- Exercise objective -
Write out each line exactly as it stands, please.

- Supplied data -
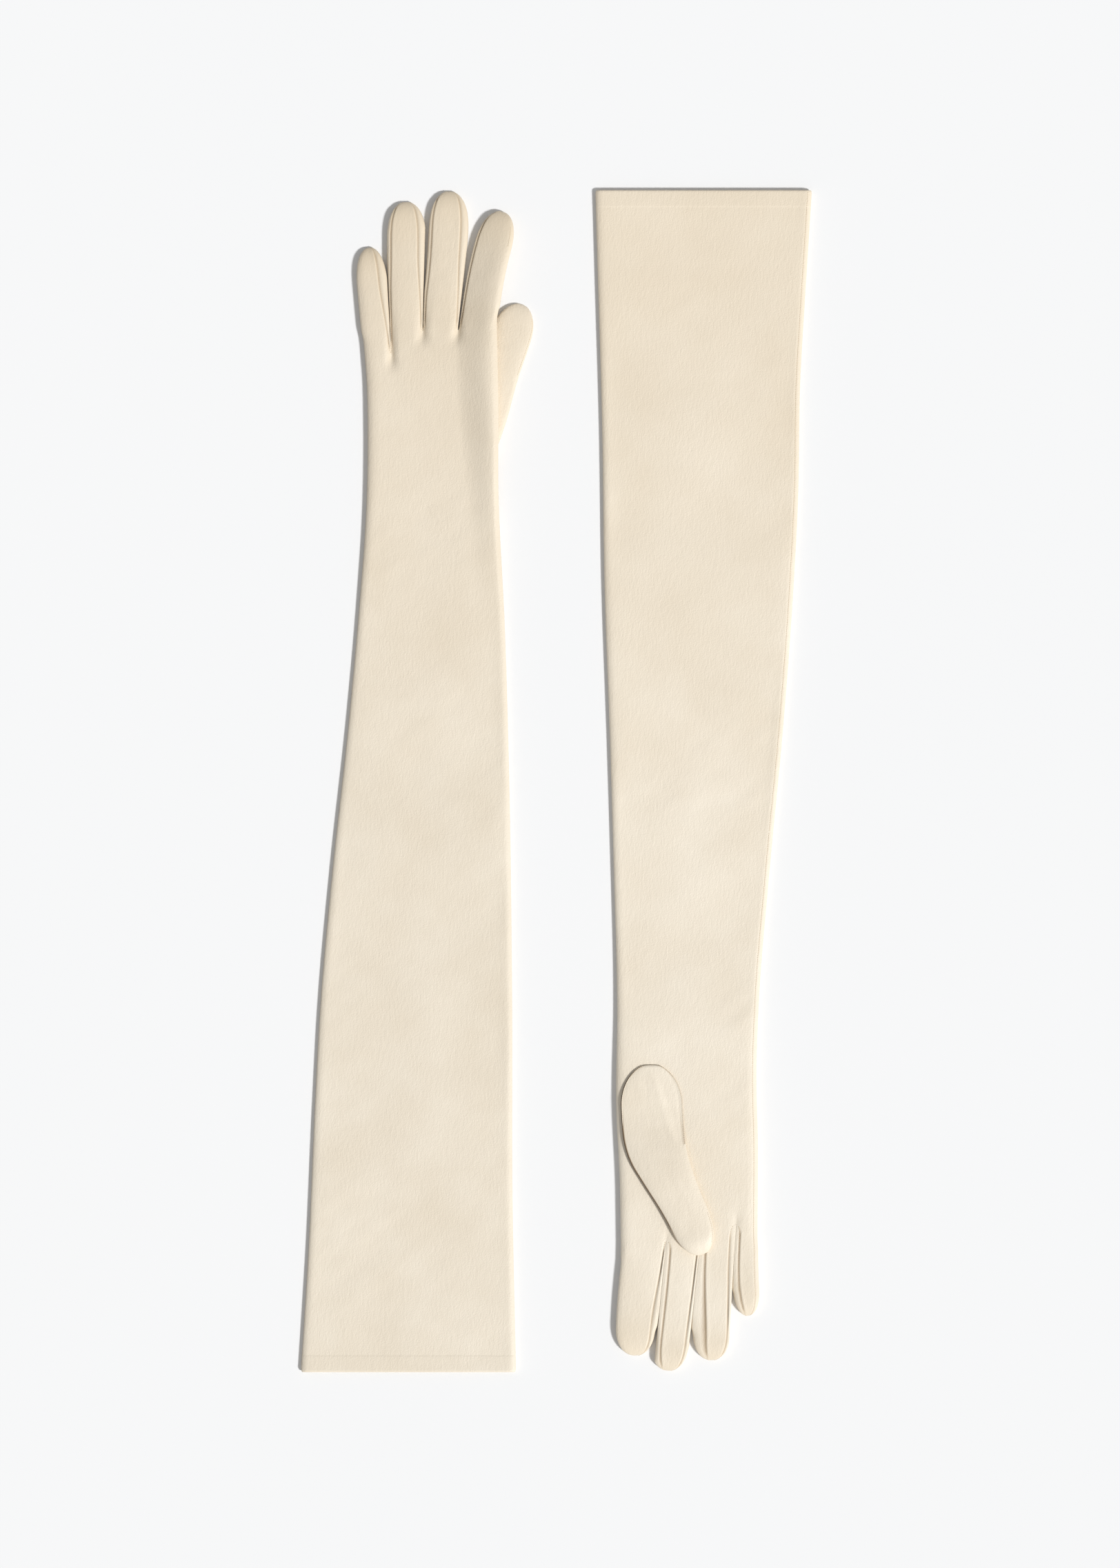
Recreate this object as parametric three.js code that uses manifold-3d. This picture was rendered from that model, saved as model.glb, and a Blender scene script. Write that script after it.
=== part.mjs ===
// A pair of opera gloves in thin leather, lying flat: the left glove with its back up and its fingers
// towards +Y, the right glove with its palm up and its fingers towards -Y. Millimetres, +Z up.
//
// Each glove is drawn in a frame of its own: u runs across it, towards the thumb side, and v runs along it
// from the hem. The right glove is the left one turned half round, with its thumb on top and not beneath.
import * as THREE from "three";
import { mergeVertices } from "three/addons/utils/BufferGeometryUtils.js";
import Module from "manifold-3d";

const wasm = await Module();
wasm.setup();

// Driving dimensions: leather and clearances
const LEATHER = 0.7;
const SEAM_GAP = 0.3; // between two pieces that are sewn or folded against each other
const THUMB_GAP = 0.5; // between the thumb and the side of the hand that it lies on
const FINGER_GAP = 0.6; // the least between two fingers that lie side by side

// Driving dimensions: the tube of the arm and hand, laid flat
const HEM_WIDTH = 124.5;
const ELBOW_WIDTH = 107.6;
const WRIST_WIDTH = 76;
const PALM_EASE = 1; // how far the palm's side stands out past the little finger's root
const ELBOW_AT = 240;
const CROTCH_AT = 602; // hem to the crotches beside the middle finger
const LITTLE_CROTCH_AT = CROTCH_AT - 12;
const WRIST_AT = CROTCH_AT - 92;
const FOLD_EDGE_LEAN = 12; // how far the thumb-side edge leans in between the hem and the wrist
const LAY_HEIGHT = 9; // the flattened tube, with its air
const EDGE_ROUND = 7; // how far the rounded side of the tube reaches in
const HEM_DEPTH = 9.7;

// Driving dimensions: where the leather folds
const WRIST_FOLD_AT = WRIST_AT - 25;
const FINGER_FOLD_PAST_CROTCH = 15;
const LITTLE_FOLD_PAST_CROTCH = 12;

// Driving dimensions: fingers. Length runs from the finger's own crotch to its tip.
const FINGER_HEIGHT = 8.8;
const STRIP_WIDTH = 14.3; // the finger's own leather, from seam to seam
const FOURCHETTE_STOPS = 11; // short of the fingertip
const FINGERS = [
  { name: "index", length: 69, root: 19.6, belly: 20.4, neighbours: [-1] },
  { name: "middle", length: 79, root: 18.2, belly: 20, neighbours: [1, -1] },
  { name: "ring", length: 73, root: 17.2, belly: 19.8, neighbours: [1, -1] },
  { name: "little", length: 59.5, root: 15.2, belly: 16.4, neighbours: [1] },
];

// Driving dimensions: the set-in thumb
const THUMB_LENGTH = 87; // from the middle of its oval to its tip
const THUMB_FOOT = 25; // from the middle of its oval back to its lower end
const THUMB_HALF_WIDTH = 18; // at the middle of its oval
const THUMB_TIP_HALF_WIDTH = 11.5; // where its round tip begins
const THUMB_SEAM = 3.5; // from the edge of the thumb's foot in to the hole in the palm
const THUMB_HEIGHT = 7;
const THUMB_ACROSS = -31; // middle of the oval, from the thumb-side corner of the hem
const THUMB_AT = CROTCH_AT - 73.5;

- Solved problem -
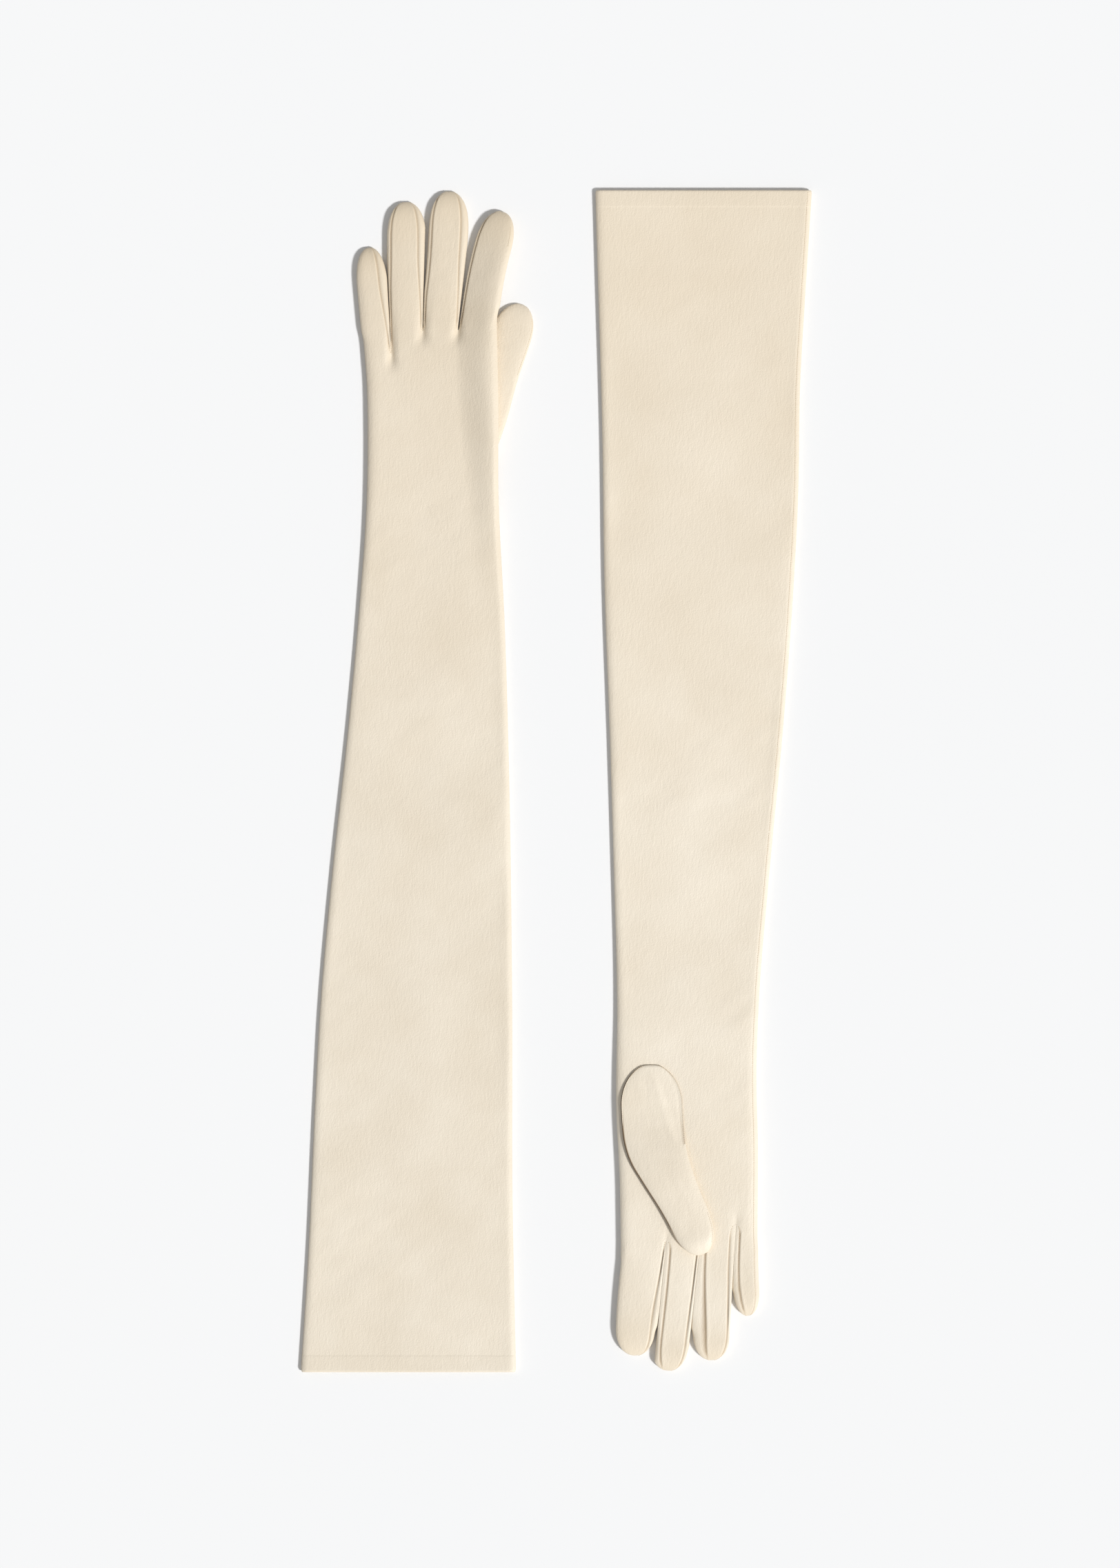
Recreate this object as parametric three.js code that uses manifold-3d. This picture was rendered from that model, saved as model.glb, and a Blender scene script. Write that script after it.
=== part.mjs ===
// A pair of opera gloves in thin leather, lying flat: the left glove with its back up and its fingers
// towards +Y, the right glove with its palm up and its fingers towards -Y. Millimetres, +Z up.
//
// Each glove is drawn in a frame of its own: u runs across it, towards the thumb side, and v runs along it
// from the hem. The right glove is the left one turned half round, with its thumb on top and not beneath.
import * as THREE from "three";
import { mergeVertices } from "three/addons/utils/BufferGeometryUtils.js";
import Module from "manifold-3d";

const wasm = await Module();
wasm.setup();

// Driving dimensions: leather and clearances
const LEATHER = 0.7;
const SEAM_GAP = 0.3; // between two pieces that are sewn or folded against each other
const THUMB_GAP = 0.5; // between the thumb and the side of the hand that it lies on
const FINGER_GAP = 0.6; // the least between two fingers that lie side by side

// Driving dimensions: the tube of the arm and hand, laid flat
const HEM_WIDTH = 124.5;
const ELBOW_WIDTH = 107.6;
const WRIST_WIDTH = 76;
const PALM_EASE = 1; // how far the palm's side stands out past the little finger's root
const ELBOW_AT = 240;
const CROTCH_AT = 602; // hem to the crotches beside the middle finger
const LITTLE_CROTCH_AT = CROTCH_AT - 12;
const WRIST_AT = CROTCH_AT - 92;
const FOLD_EDGE_LEAN = 12; // how far the thumb-side edge leans in between the hem and the wrist
const LAY_HEIGHT = 9; // the flattened tube, with its air
const EDGE_ROUND = 7; // how far the rounded side of the tube reaches in
const HEM_DEPTH = 9.7;

// Driving dimensions: where the leather folds
const WRIST_FOLD_AT = WRIST_AT - 25;
const FINGER_FOLD_PAST_CROTCH = 15;
const LITTLE_FOLD_PAST_CROTCH = 12;

// Driving dimensions: fingers. Length runs from the finger's own crotch to its tip.
const FINGER_HEIGHT = 8.8;
const STRIP_WIDTH = 14.3; // the finger's own leather, from seam to seam
const FOURCHETTE_STOPS = 11; // short of the fingertip
const FINGERS = [
  { name: "index", length: 69, root: 19.6, belly: 20.4, neighbours: [-1] },
  { name: "middle", length: 79, root: 18.2, belly: 20, neighbours: [1, -1] },
  { name: "ring", length: 73, root: 17.2, belly: 19.8, neighbours: [1, -1] },
  { name: "little", length: 59.5, root: 15.2, belly: 16.4, neighbours: [1] },
];

// Driving dimensions: the set-in thumb
const THUMB_LENGTH = 87; // from the middle of its oval to its tip
const THUMB_FOOT = 25; // from the middle of its oval back to its lower end
const THUMB_HALF_WIDTH = 18; // at the middle of its oval
const THUMB_TIP_HALF_WIDTH = 11.5; // where its round tip begins
const THUMB_SEAM = 3.5; // from the edge of the thumb's foot in to the hole in the palm
const THUMB_HEIGHT = 7;
const THUMB_ACROSS = -31; // middle of the oval, from the thumb-side corner of the hem
const THUMB_AT = CROTCH_AT - 73.5;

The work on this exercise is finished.